New Rail Security Rules Leave Communities at Risk
Posted Oct. 29, 2008 / Posted by: admin
Chris Weiss, 202-222-0746
Department of Homeland Security Secretary Chertoff and the U.S. Department of Transportation have today proposed two new federal rules concerning railroad operating procedures which will eventually increase security in only minor ways. The new rules fail to require the most basic kind of risk reduction: re-routing around major target cities -- the only security measure that can significantly and urgently reduce what Richard Falkenrath, former top Bush Administration homeland security official and now a top Counter-Terrorism official in NY City, calls “the greatest vulnerability in the country today” [New York Times, 3/27/06].
U.S. chemical companies and railroads are continuing to place the workers, residents and visitors in Washington DC and 36 other federally-designated major target cities at terribly high risk by continued unnecessary through chemical shipments of cargoes which federal regulators call Weapons of Mass Destruction (WMD). “CSXT and Norfolk Southern railroads, e.g., have adamantly refused to sign interchange agreements to re-route cargoes around DC and other target cities,” said Fred Millar of Friends of the Earth. “They are pre-positioning these explosive, radioactive and poison gas cargoes in our highest threat target areas, exactly where the terrorists want.”
Poison gas rail cargoes, with a volume of 100,000 shipments annually in the U.S., pose a clear danger of a toxic gas cloud release that can be lethal to people anywhere within 15 miles of the tracks, depending on the wind direction. The U.S. Coast Guard says that a chlorine gas cloud, for example, can spread two miles in ten minutes, clearly inadequate time for thousands downwind to evacuate or shelter in place. The U.S. Naval Research Labs has testified that just one chlorine tank car’s cloud released over a major civic or sports event could kill 100,000 in a half hour.
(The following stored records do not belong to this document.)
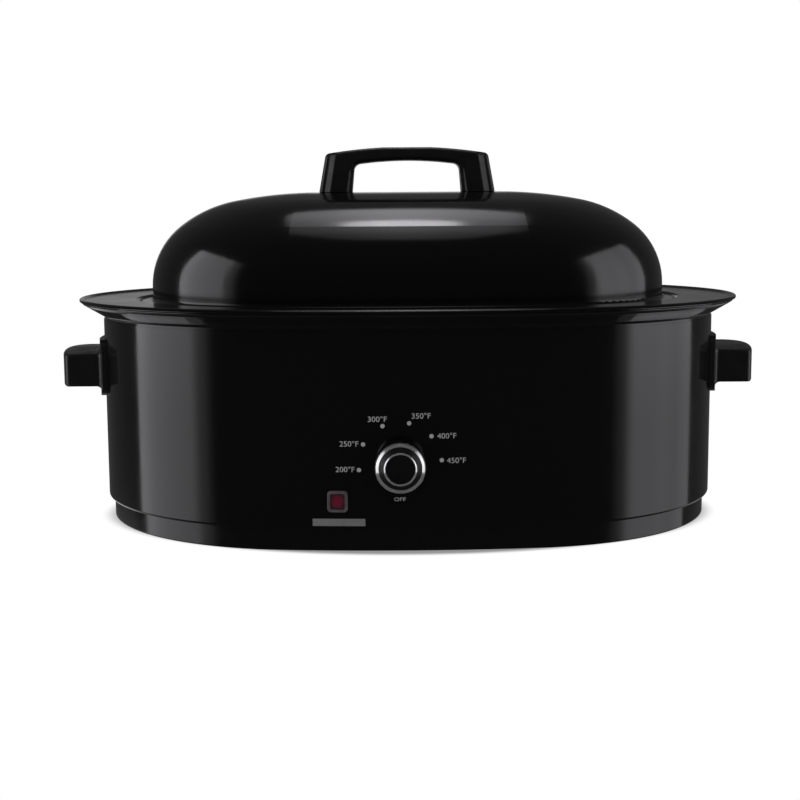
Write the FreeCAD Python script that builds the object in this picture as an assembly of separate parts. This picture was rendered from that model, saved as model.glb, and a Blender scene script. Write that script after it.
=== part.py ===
import FreeCAD, Part
import math
import os

from FreeCAD import Vector

# An 18 quart class electric roaster oven: an oval body with a liner hung in its rim, a lift-out cookwell and rack,
# and a lift-off domed lid. Millimetres, +Z up, the dial faces -Y. The origin is on the table, in the middle.

# ---- Plan outline ---------------------------------------------------------------------------------------------
# Every wall, rim and lip is the body wall's oval moved outward by an offset, so inward offsets are negative.
# The oval is four tangent arcs: two long, flat ones at the front and back, and two rounder ones at the ends.
HALF_LENGTH = 251.0
HALF_DEPTH = 177.0
SIDE_RADIUS = 900.0

# ---- Fits -----------------------------------------------------------------------------------------------------
SEAT = 0.1  # between curved pieces fixed to each other
LIFT_GAP = 0.3  # between pieces that lift apart
RUNNING = 0.05  # radial, a turning shaft in its bore
SCREW_FIT = 0.1  # radial, a screw in its hole
BORE_RELIEF = 1.0  # a blind hole's depth beyond what goes in it

# ---- Pan-head screws, as multiples of the shank's radius ------------------------------------------------------
HEAD_RADIUS_RATIO = 2.0
HEAD_HEIGHT_RATIO = 1.0
RECESS_ARM_RATIO = 1.1
RECESS_WIDTH_RATIO = 0.4

# ---- Sheet steel body -----------------------------------------------------------------------------------------
SHEET = 0.6
BODY_BOTTOM = 20.0
BODY_ROLL = 2.0
BODY_LIP = 14.0
BODY_SEAM = 0.2  # between the wrapper's halves, behind the side handles
BODY_TOP = 165.2  # top edge of the wrapper, below the liner's flare

BAND_INSET = 4.5
BAND_BOTTOM = 3.0
BAND_WALL = 2.5
BAND_EDGE = 1.0

PLATE_BOTTOM = 5.0
PLATE_TURN_UP = 10.0
PLATE_BEND = 2.0
SLOT_LENGTH = 44.0
SLOT_WIDTH = 5.0
SLOT_PITCH = 15.0
SLOT_COUNT = 6

FOOT_INSET_X = 86.0  # from the body's end
FOOT_INSET_Y = 65.0  # from the body's front or back
FOOT_RADIUS = 11.0
FOOT_EDGE = 1.0
FOOT_STEM_RADIUS = 4.0
FOOT_BARB = 1.5
FOOT_BARB_HEIGHT = 3.0

# ---- Liner and what wraps it ----------------------------------------------------------------------------------
LINER_INSET = 23.0  # its outer face
LINER_FLOOR = 21.0  # its underside
LINER_CORNER = 15.0
DECK = 178.4  # underside of its flange
FLARE_REACH = 16.5  # its outer edge, under the brim
FLARE_TOP = 177.4
FLARE_FOOT = 167.2  # where it meets the hem
FLARE_BEND = 0.4
FOOT_BEND = 1.0
HEM_BOTTOM = 156.0  # inside the wrapper
NECK_BEND = 1.2

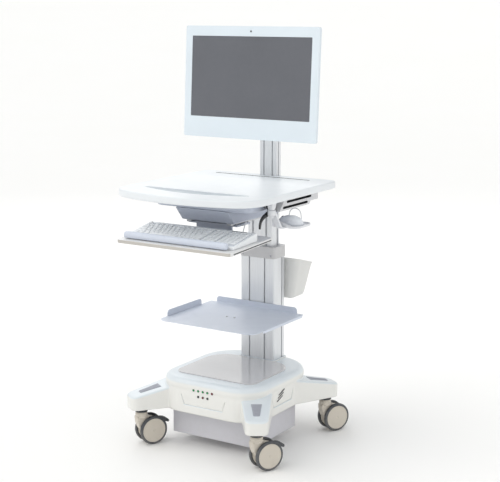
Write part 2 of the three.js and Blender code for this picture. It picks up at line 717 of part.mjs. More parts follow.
const monitorCrown = monitorFootZ + monitorHeight
const monitorMiddle = (monitorFootZ + monitorCrown) / 2
const bezelThickness = 6
const shellEdge = 12
const shellBulge = 26

// A slab that stands facing -Y: drawn as an (x, z) outline from the front face backwards.
function standing(shape, y0, y1, edge = 0) {
  const geometry = edge > 0 ? softPlate(shape, 0, y1 - y0, edge, 4, 2) : plate(shape, 0, y1 - y0)
  geometry.rotateX(Math.PI / 2)
  geometry.translate(0, y1, 0)
  return geometry
}

const screenCrown = monitorCrown - topBezel
const screenFoot = screenCrown - screenHeight
const screenOutline = (slack) => roundedRectangle(-screenWidth / 2 - slack, screenWidth / 2 + slack,
  screenFoot - slack, screenCrown + slack, 2)
const faceOutline = roundedRectangle(-monitorWidth / 2, monitorWidth / 2, monitorFootZ, monitorCrown, 7)
const lensZ = monitorCrown - topBezel / 2
const lensHole = standing(new THREE.Shape().absarc(0, lensZ, 3.2 + gap, 0, Math.PI * 2),
  monitorFaceY - 5, monitorFaceY + 4)
add(monitor, 'monitor_bezel', cut(standing(faceOutline, monitorFaceY, monitorFaceY + bezelThickness),
  standing(screenOutline(gap), monitorFaceY - 5, monitorFaceY + bezelThickness + 5), lensHole), white())
add(monitor, 'screen_glass', standing(screenOutline(0), monitorFaceY + 0.8, monitorFaceY + 4),
  finish(0x3a3d45, 0.08))
add(monitor, 'camera_lens', standing(new THREE.Shape().absarc(0, lensZ, 3.2, 0, Math.PI * 2),
  monitorFaceY + 0.2, monitorFaceY + 3.6), black())

const shellFront = monitorFaceY + bezelThickness + gap
const bulgeOutline = roundedRectangle(-190, 190, monitorMiddle - 130, monitorMiddle + 130, 40)
add(monitor, 'monitor_shell', join(standing(faceOutline, shellFront, shellFront + shellEdge, 4),
  standing(bulgeOutline, shellFront + 2, shellFront + shellEdge + shellBulge, 12)), white())

const shellRear = shellFront + shellEdge + shellBulge
function tiltBracket() {
  const back = standing(roundedRectangle(-60, 60, -60, 60, 8), shellRear + gap, shellRear + gap + 6)
  const arm = block(-earInner + gap, earInner - gap, shellRear + gap + 1, 0, -10, 10)
  const knuckle = pinAlongX(-earInner + gap, earInner - gap, 0, 0, 12, 28)
  return cut(join(back, arm, knuckle), pinAlongX(-60, 60, 0, 0, 5.3))
}
add(monitor, 'tilt_bracket', tiltBracket(), steel())

// ---------------------------------------------------------------- casters
const wheelRadius = wheelDiameter / 2
const axleRadius = 5

function forkSolid() {
  const half = forkWidth / 2
  const side = new THREE.Shape()
  const neck = casterTop - 17
  const rear = casterTrail + 23
  side.moveTo(-stemRadius, neck)
  side.quadraticCurveTo(-stemRadius, wheelRadius + 10, 4, wheelRadius - 8)
  side.quadraticCurveTo(18, wheelRadius - 18, casterTrail, wheelRadius - 16)
  side.quadraticCurveTo(rear, wheelRadius - 14, rear, wheelRadius + 6)
  side.quadraticCurveTo(rear, wheelRadius + 34, casterTrail + 5, wheelRadius + 42)
  side.lineTo(stemRadius, neck)
  const web = sideProfile(side, -half, half, 4)
  const stem = post(0, 0, neck - 1, casterTop - gap, stemRadius, 20)
  const ring = post(0, 0, casterTop - gap - 1, chassisBottom - gap, 13, 20)
  const axle = pinAlongX(-half - wheelWidth + 3, half + wheelWidth - 3, casterTrail, wheelRadius, axleRadius)
  return join(web, stem, ring, axle)
}

// Wheel with a blind bore on the fork side, turned about its own Z.
function wheelSolid() {
  const bore = axleRadius + gap
  const hubRadius = wheelRadius - 12
  const profile = [
    [0, wheelWidth], [hubRadius, wheelWidth], [hubRadius + 2, wheelWidth - 1.5],
    [hubRadius + 5, wheelWidth - 1.5], [hubRadius + 6, wheelWidth], [wheelRadius - 3, wheelWidth - 0.5],
    [wheelRadius, wheelWidth - 4], [wheelRadius, 4], [wheelRadius - 3, 0.5], [bore, 0.5],
    [bore, wheelWidth - 2.4], [0, wheelWidth - 2.4],
  ].reverse().map(([r, z]) => new THREE.Vector2(r, z))
  const geometry = new THREE.LatheGeometry(profile, 28)
  geometry.rotateX(Math.PI / 2)
  return geometry
}

function pedalSolid() {
  const shape = outline([[26, 32], [31, 38], [63, 30], [71, 24], [69, 21], [59, 24], [27, 28]])
  const pedal = sideProfile(shape, -12, 12)
  pedal.translate(0, casterTrail, wheelRadius)
  return pedal
}

for (const [corner, x, y] of corners) {
  const caster = new THREE.Group()
  caster.position.set(x * casterX, y * casterY, 0)
  caster.rotation.z = THREE.MathUtils.degToRad(casterHeading)
  cart.add(caster)
  add(caster, `caster_fork_${corner}`, forkSolid(), beige())
  for (const [side, turn] of [['outer', 1], ['inner', -1]]) {
    const wheel = add(caster, `wheel_${corner}_${side}`, wheelSolid(), charcoal())
    wheel.position.set(turn * (forkWidth / 2), casterTrail, wheelRadius)
    wheel.rotation.y = turn * Math.PI / 2
  }
  if (y < 0) add(caster, `brake_pedal_${corner}`, pedalSolid(), charcoal())
}

// The middle of the footprint is the origin, so the casters' rest heading and the
// pulled-out tray shift every piece by the same two numbers.
const extent = new THREE.Box3().setFromObject(cart, true)
cart.position.x = -(extent.min.x + extent.max.x) / 2
cart.position.y = -(extent.min.y + extent.max.y) / 2

const group = new THREE.Group()
group.add(cart)

export default group
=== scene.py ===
import math

import bmesh
import bpy
from bpy.props import FloatProperty, FloatVectorProperty, IntProperty, PointerProperty
from mathutils import Matrix, Vector


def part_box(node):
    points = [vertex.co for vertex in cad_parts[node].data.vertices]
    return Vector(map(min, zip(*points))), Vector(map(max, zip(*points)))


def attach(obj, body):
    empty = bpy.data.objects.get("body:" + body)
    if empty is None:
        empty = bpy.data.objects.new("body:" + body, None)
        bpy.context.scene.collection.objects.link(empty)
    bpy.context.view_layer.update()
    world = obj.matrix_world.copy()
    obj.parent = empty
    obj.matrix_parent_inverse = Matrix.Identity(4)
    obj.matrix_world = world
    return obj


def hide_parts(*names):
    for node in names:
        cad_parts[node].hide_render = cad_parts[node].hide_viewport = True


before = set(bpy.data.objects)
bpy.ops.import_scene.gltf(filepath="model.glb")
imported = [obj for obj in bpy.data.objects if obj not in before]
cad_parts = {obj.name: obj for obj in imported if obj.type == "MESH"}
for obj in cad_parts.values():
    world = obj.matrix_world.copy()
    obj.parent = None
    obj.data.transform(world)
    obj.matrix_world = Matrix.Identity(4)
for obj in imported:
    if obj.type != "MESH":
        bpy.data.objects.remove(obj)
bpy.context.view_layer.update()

bl_info = {
    "name": "Ward Computer Cart",
    "version": (1, 0, 0),
    "blender": (4, 5, 0),
    "location": "3D View > Sidebar > Cart",
    "description": "Visible pieces and finishes of a height-adjustable ward computer cart",
    "category": "Object",
}

# The cart's own datum: the middle of its width, the line halfway between the caster
# stems and the floor. Every measure below is in millimetres from it.
COLUMN_FRONT = 145.0
plate_low, plate_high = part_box("base_top_plate")
column_low, column_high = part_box("outer_column")
DATUM = Vector(((plate_low.x + plate_high.x) / 2, column_low.y - COLUMN_FRONT / 1000, 0))


def height(node, end):
    """Lowest (0) or highest (1) level of a frame node, in millimetres."""
    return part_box(node)[end].z * 1000


def across(node, axis, end):
    """Lowest (0) or highest (1) place of a frame node along x or y, in datum millimetres."""
    return (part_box(node)[end][axis] - DATUM[axis]) * 1000


def at(x, y, z):
    return DATUM + Vector((x, y, z)) / 1000


TO_ROW = Matrix.Translation(DATUM) @ Matrix.Scale(0.001, 4)

HOOD_BOTTOM = height("base_hood", 0)
HOOD_TOP = height("base_hood", 1)
DESK_TOP = height("desktop", 1)
DESK_BOTTOM = height("desktop", 0)
COLLAR_TOP = height("column_collar", 1)
SHELF_TOP = height("shelf_bracket", 1) + 2.4
BIN_FOOT = height("waste_bin", 0)
CASTER_X = 232.0
CASTER_Y = 227.0
CASTER_TURN = math.radians(-28)
TILT_AXIS = (0.0, 178.0, 1225.0)
TRAY_CORNER = (0.0, -360.0, 737.0)


# ------------------------------------------------------------------ settings
class CartSizes(bpy.types.PropertyGroup):
    """Sizes of the visible pieces that the frame leaves open."""
    hood_round: FloatProperty(name="Hood Rounding", description="Radius of the hood's upper edge",
                              default=0.022, min=0.005, max=0.03, unit="LENGTH")
    hood_voxel: FloatProperty(name="Hood Voxel", description="Grain of the moulded hood's surface",
                              default=0.0028, min=0.0015, max=0.006, unit="LENGTH")
    desk_edge: FloatProperty(name="Desk Edge", description="Rounding of the desktop's edge",
                             default=0.005, min=0.001, max=0.01, unit="LENGTH")
    key_gap: FloatProperty(name="Key Gap", description="Air between two keycaps",
                           default=0.0020, min=0.001, max=0.005, unit="LENGTH")
    key_height: FloatProperty(name="Key Height", description="Height of a keycap over the keyboard",
                              default=0.0045, min=0.002, max=0.009, unit="LENGTH")
    tread_depth: FloatProperty(name="Tread Depth", description="Thickness of the tread on a wheel",
                               default=0.0082, min=0.003, max=0.012, unit="LENGTH")
    arc_steps: IntProperty(name="Arc Steps", description="Points on a quarter turn of an outline",
                           default=10, min=4, max=24)


def tint(name, description, value):
    return FloatVectorProperty(name=name, description=description, default=value, size=3,
                               min=0.0, max=1.0, subtype="COLOR")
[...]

“The proposed new DHS rules half-heartedly focus on monitoring and tracking the most dangerous rail cargoes and beefing up physical security in some transfer points,” said Millar. “But with 142,000 miles of far-flung track, even the Association of American Railroads admits this is an inherently usecurable system.”
Unarmored poison gas rail cars could soon face the same potential threats as the heavily-armored and video-monitored US military vehicles which are being successfully attacked every week on Iraqi highways. The most sensible immediate remedy is to send the potential poison gas weapons around the target cities whenever possible, then to begin substituting safer chemicals for industrial uses.
“The U.S. DOT proposed rule would require railroads to analyze and consider risks to target cities in their routing of the most dangerous poison gas cargoes,” said Millar. “But chemical shippers and railroads have already considered these risks of terrorist attack after 9/11 and in every single city declined to re-route their poison gas cargoes.”
Nine major US target cities are now considering new laws (with more to come soon) re-routing the most dangerous truck and rail chemical cargoes onto non-target routes. Lawmakers in the next Congress will soon be re-introducing national re-routing laws to protect target cities, measures that were blocked by railroad lobbyists and Republican leaders in the last session.